Закономерны в книге отсылки к работам театроведа Натальи Казьминой, много писавшей о Стуруа, — частично они вошли в посмертный сборник*Наталья Казьмина: Другие. Режиссеры и их спектакли. М.: Прогресс-традиция, 2019., изданный ее друзьями, о чем и сообщает Мальцева. Не раз в ее книге упоминается Константин Рудницкий — автор блестящей монографии о Мейерхольде, знаток условного театра, также исследовал театральные хиты Стуруа. Но и Рудницкий уже умер, так и не успев написать о нем новых глубоких работ. В этом видится фатальная несправедливость: будь Рудницкий жив, режиссерский почерк Стуруа наверняка встретил бы больше понимания в те моменты, когда связь мастера с критическим цехом буксовала.

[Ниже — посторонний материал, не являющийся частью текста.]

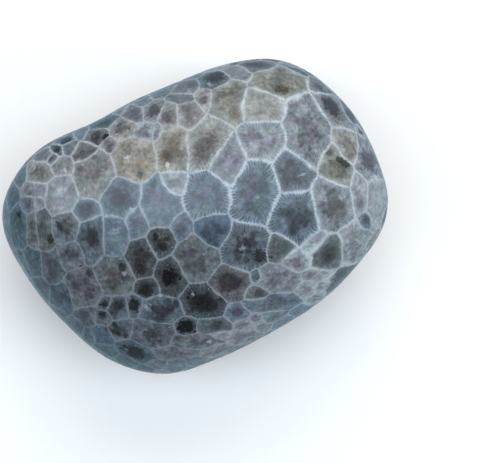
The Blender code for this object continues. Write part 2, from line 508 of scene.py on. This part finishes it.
# Dark marks, each as pixel, half width and half height in pixels, strength, and lean to the left
# in degrees.
darkMarks = [
    (51, 240, 4, 6, 0.8, 10), (19, 214, 3, 5, 0.9, 0), (30, 193, 3, 3, 0.4, 0), (51, 286, 4, 3, 0.4, 0),
    (82, 267, 3, 2, 0.9, 0), (89, 273, 4, 6, 0.7, 20), (69, 277, 3, 4, 0.6, 0), (53, 295, 5, 4, 0.3, 0),
    (71, 301, 3, 4, 0.5, 20), (82, 313, 4, 3, 0.5, 0), (122, 267, 4, 6, 0.8, 25),
    (104, 305, 5, 3, 0.9, -10), (118, 305, 7, 6, 0.8, 0), (102, 315, 5, 4, 0.9, -30),
    (134, 305, 6, 8, 0.9, 0), (109, 330, 4, 3, 0.8, -20), (116, 333, 6, 3, 0.9, -25),
    (125, 336, 3, 3, 0.7, 0), (115, 326, 3, 6, 0.8, 40), (134, 353, 14, 6, 0.95, -22),
    (96, 137, 5, 7, 0.75, -10), (105, 137, 3, 7, 1.0, -30), (57, 150, 3, 6, 0.8, -40),
    (67, 141, 8, 3, 0.9, 25), (80, 169, 4, 3, 0.5, 0), (94, 157, 4, 3, 0.5, 0), (109, 151, 4, 3, 0.5, 0),
    (140, 174, 4, 5, 0.6, 0), (153, 109, 4, 7, 0.7, -25), (215, 76, 11, 5, 0.8, 10),
    (255, 64, 15, 4, 0.55, 0), (168, 156, 9, 9, 0.55, 0), (174, 142, 7, 9, 0.5, -25),
    (205, 148, 11, 19, 0.62, -33), (235, 115, 6, 4, 0.4, 0), (281, 89, 10, 5, 0.75, -10),
    (332, 106, 7, 16, 0.85, 39), (344, 163, 9, 5, 0.85, -38), (329, 152, 5, 4, 0.6, 0),
    (351, 152, 4, 8, 0.4, 15), (360, 203, 5, 8, 0.35, 0), (342, 213, 6, 7, 0.6, 0),
    (333, 205, 5, 6, 0.4, 0), (367, 220, 4, 5, 0.5, 0), (329, 255, 8, 11, 0.55, -35),
    (341, 274, 8, 3, 0.35, 43), (293, 231, 5, 6, 0.7, 0), (284, 213, 6, 5, 0.5, 30),
    (298, 205, 6, 4, 0.4, 0), (254, 198, 5, 4, 0.4, 0), (262, 257, 11, 8, 0.9, -10),
    (238, 258, 4, 4, 0.6, 0), (213, 223, 4, 3, 0.4, 0), (215, 245, 4, 4, 0.5, 0), (155, 238, 3, 6, 1.0, 0),
    (162, 247, 6, 4, 0.9, -20), (170, 278, 9, 9, 1.0, 20), (141, 250, 5, 3, 0.6, -40),
    (140, 267, 6, 10, 0.8, 10), (146, 290, 8, 7, 0.8, 0), (204, 305, 15, 9, 0.8, 0),
    (192, 295, 6, 6, 0.95, 0), (168, 302, 5, 4, 0.6, 0), (163, 314, 6, 6, 0.5, 0), (176, 303, 3, 5, 0.7, 0),
    (158, 323, 5, 2, 0.9, -15), (187, 327, 11, 9, 1.0, 0), (217, 327, 7, 4, 0.6, 0),
    (92, 236, 6, 8, 0.8, 0), (60, 227, 3, 6, 0.8, 30), (67, 232, 3, 4, 0.6, 30), (120, 199, 10, 10, 0.5, 0),
    (85, 209, 9, 8, 0.4, 0), (230, 281, 11, 9, 0.8, -20), (187, 268, 5, 4, 0.4, 0),
    (203, 270, 4, 3, 0.4, -40), (290, 162, 4, 3, 0.5, 0), (305, 123, 4, 4, 0.4, 0),
    (181, 229, 7, 5, 0.4, 0),
]

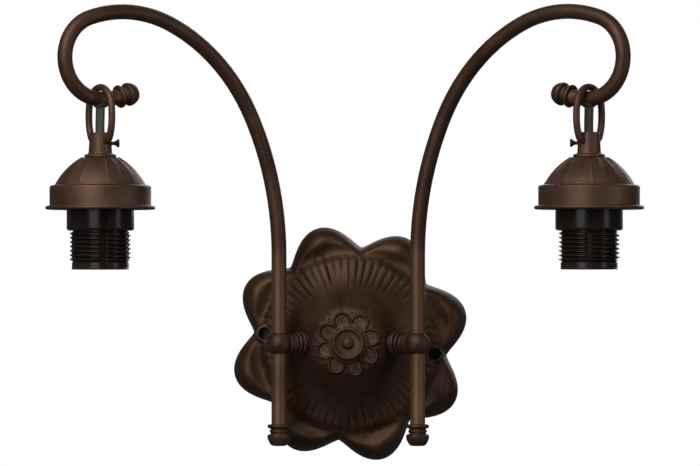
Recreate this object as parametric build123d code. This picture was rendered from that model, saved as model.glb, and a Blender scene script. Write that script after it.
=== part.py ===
from build123d import *
import math
import os

# Two-light wall sconce in millimetres. The origin is the middle of the backplate's back
# edge, on the wall plane. The front faces -Y and up is +Z. The right half is modelled and
# the left half is its mirror image.

# Running and seating clearances
running_clearance = 0.05
seat_clearance = 0.05
hanging_clearance = 0.3
cut_overrun = 1.0

# Backplate: an eight-petal cast flower with a bell-shaped middle
petal_count = 8
petal_turn = 15.7
plate_tip_r = 76.2
plate_valley_r = 61.5
plate_wall = 2.5
plate_rim_h = 2.0
plate_rim_wall = 3.0
bell_top_h = 42.0
bell_flat_r = 18.0
bell_foot_r = 48.0
bell_foot_h = 17.5
plate_hole_r = 4.0
plate_hole_circle_r = 54.5
plate_hole_turn = -6.8

# Outline of the bell: share of the way out to its foot, share of the height above the foot
bell_shares = ((0.16, 0.90), (0.35, 0.62), (0.55, 0.34), (0.78, 0.12))
# Outline of a petal: share of the way from foot to rim, share of the foot's height
petal_crown_shares = ((0.25, 0.62), (0.45, 0.70), (0.64, 0.80), (0.86, 0.56))
petal_valley_shares = ((0.22, 0.95), (0.45, 0.86), (0.68, 0.72), (0.88, 0.44))
# Stations of the loft across half a petal, as shares of its half angle
petal_station_shares = (-1.0, -0.78, -0.42, 0.0, 0.42, 0.78, 1.0)
petal_blend_power = 1.6

# Rosette in front of the bell
rosette_r = 20.5
rosette_petal_r = 5.6
rosette_hub_r = 13.0
rosette_h = 4.0
rosette_dish_depth = 1.6
rosette_dish_r = 4.2
rosette_sepal_r = 2.4
rosette_sepal_h = 2.6

# Knob that draws the plate to the wall
knob_r = 10.75
knob_rim = 2.8
knob_disc_h = 5.0
knob_dish_depth = 1.5
knob_button_r = 4.0
knob_button_h = 2.6
knob_hub_r = 7.5
knob_hub_h = 2.0

# Threaded tube of the fitting, called a nipple in the trade
nipple_r = 4.85
nipple_bore_r = 3.6
nipple_nut_flat = 14.3
nipple_nut_h = 4.0
knob_grip = 4.6

# Steel strap behind the plate
strap_length = 98.0
strap_width = 20.0
strap_thickness = 2.4
strap_slot_inner = 69.85
strap_slot_outer = 88.9
strap_slot_r = 2.4
ground_screw_r = 2.4
ground_screw_head_r = 4.4
ground_screw_head_h = 2.6
ground_screw_offset = 18.0

# Arm of bent tube
tube_r = 4.7625
tube_wall = 0.9
arm_end_z = -51.0
crook_start_z = 56.0
crook_radii = (193.0, 123.0, 84.0, 26.0, 57.0)
crook_turns = (27.0, 39.0, 42.0, 162.0, 13.0)
arcs_count_to_low_point = 4
crook_angle = 35.0
wire_hole_r = 2.8

# Turned finial on each end of the tube
finial_ring_r = 7.5
finial_ring_h = 2.5
finial_neck_r = 5.5
finial_neck_h = 3.8
finial_button_r = 7.35
finial_button_h = 7.5
finial_flat_r = 4.2
finial_lip_share = 0.35
finial_plug_h = 3.0

# Ball that the arm passes through, and the flared coupling between ball and plate
ball_r = 8.0
ball_neck_r = 6.0
ball_neck_reach = 9.6
coupling_angle = 35.0
coupling_stand = 18.0
coupling_sink = 4.0
coupling_seat_out_share = 0.3685
coupling_seat_up_share = 0.5786
coupling_step_lengths = (1.8, 1.0, 2.0, 1.2)
coupling_step_radii = (6.4, 5.4, 7.2, 6.2, 8.0)
arm_nipple_gap = 1.6
arm_nipple_proud = 1.4
arm_nut_gap = 0.2

# Grommet where the cord leaves the tube
grommet_r = 4.0
grommet_stem_r = 3.35
grommet_bore_r = 3.0
grommet_lip = 0.6

# Oval link that hangs on the crook
link_wire_r = 2.2
link_height = 33.4
link_pin_reach = 6.9
link_corner_r = 4.5
link_corner_turn = 65.0
link_side_r = 28.0
link_shoulder_r = 30.0
link_shoulder_turn = 12.0

# Flat two-conductor cord
cord_width = 5.8
cord_thickness = 3.0
cord_end_drop = 1.0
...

Кстати, на выложенной в интернет записи встречи Стуруа с известным шекспироведом Алексеем Бартошевичем режиссер, ко всему прочему, вспоминает о Рудницком как о критике, оказавшем на него непосредственное влияние. О чем это заставляет нас говорить? О важнейшем значении критика для истории театра, о том, что даже выдающиеся спектакли стираются из театральной памяти, если критик не посвятит им вдумчивое исследование, тем более что театральный век режиссера недолог и ничто не устаревает так быстро, как авангард.
Чем еще удивляет книга Мальцевой, так это малым количеством описаний мизансцен, создающих метафоры и яркие образы, которыми так богат поэтический язык Стуруа, а также отсутствием личных наблюдений, рассказов и свидетельств, которыми обычно полна театральная жизнь. Что ж, видимо, задачей автора книги было поверить алгеброй гармонию.